"O CAPTAIN! my Captain! our fearful trip is done;

The ship has weather'd every rack, the prize we sought is won;"

WSB's Erick Erickson Tweeted these opening lines to Walt Whitman's famous poem just a couple of hours after WSB and Metro Atlanta got punched in the gut Saturday afternoon. As many of you know, Captain Herb Emory died of a heart attack while directing traffic for a serious crash that happened in front of his house. He, the traffic reporter and community servant he was, died at the scene of a crash, trying to help people get around it. And he wasn't your everyday Good Samaritan.

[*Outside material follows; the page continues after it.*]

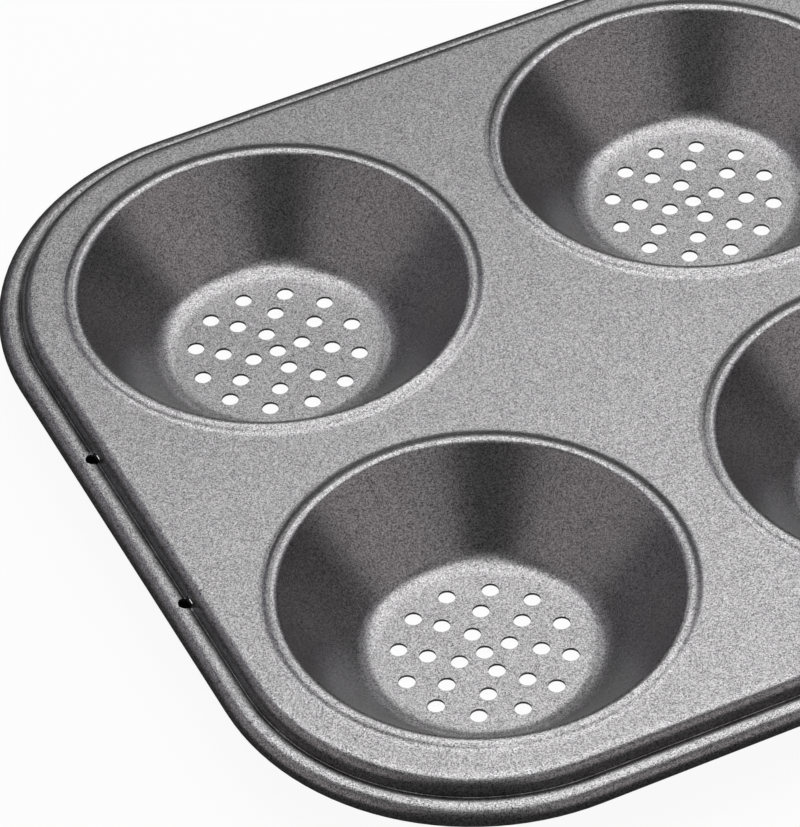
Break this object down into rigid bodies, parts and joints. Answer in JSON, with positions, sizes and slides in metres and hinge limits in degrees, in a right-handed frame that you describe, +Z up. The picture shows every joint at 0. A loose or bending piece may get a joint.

Where many people would maybe help with something that happened right in front of them, Captain Herb would be the pillar of help certainly for any number of things that he didn't have to see. He made appearances all over town for different charitable events - runs, rides, festivals, parades, career days, fundraisers, Kiwanis clubs. He had a special place in his heart for veterans, law enforcement, the elderly, and stray animals. He did this all in his free time, in between his demanding, split-shift traffic schedule. His energy was divine and surreal.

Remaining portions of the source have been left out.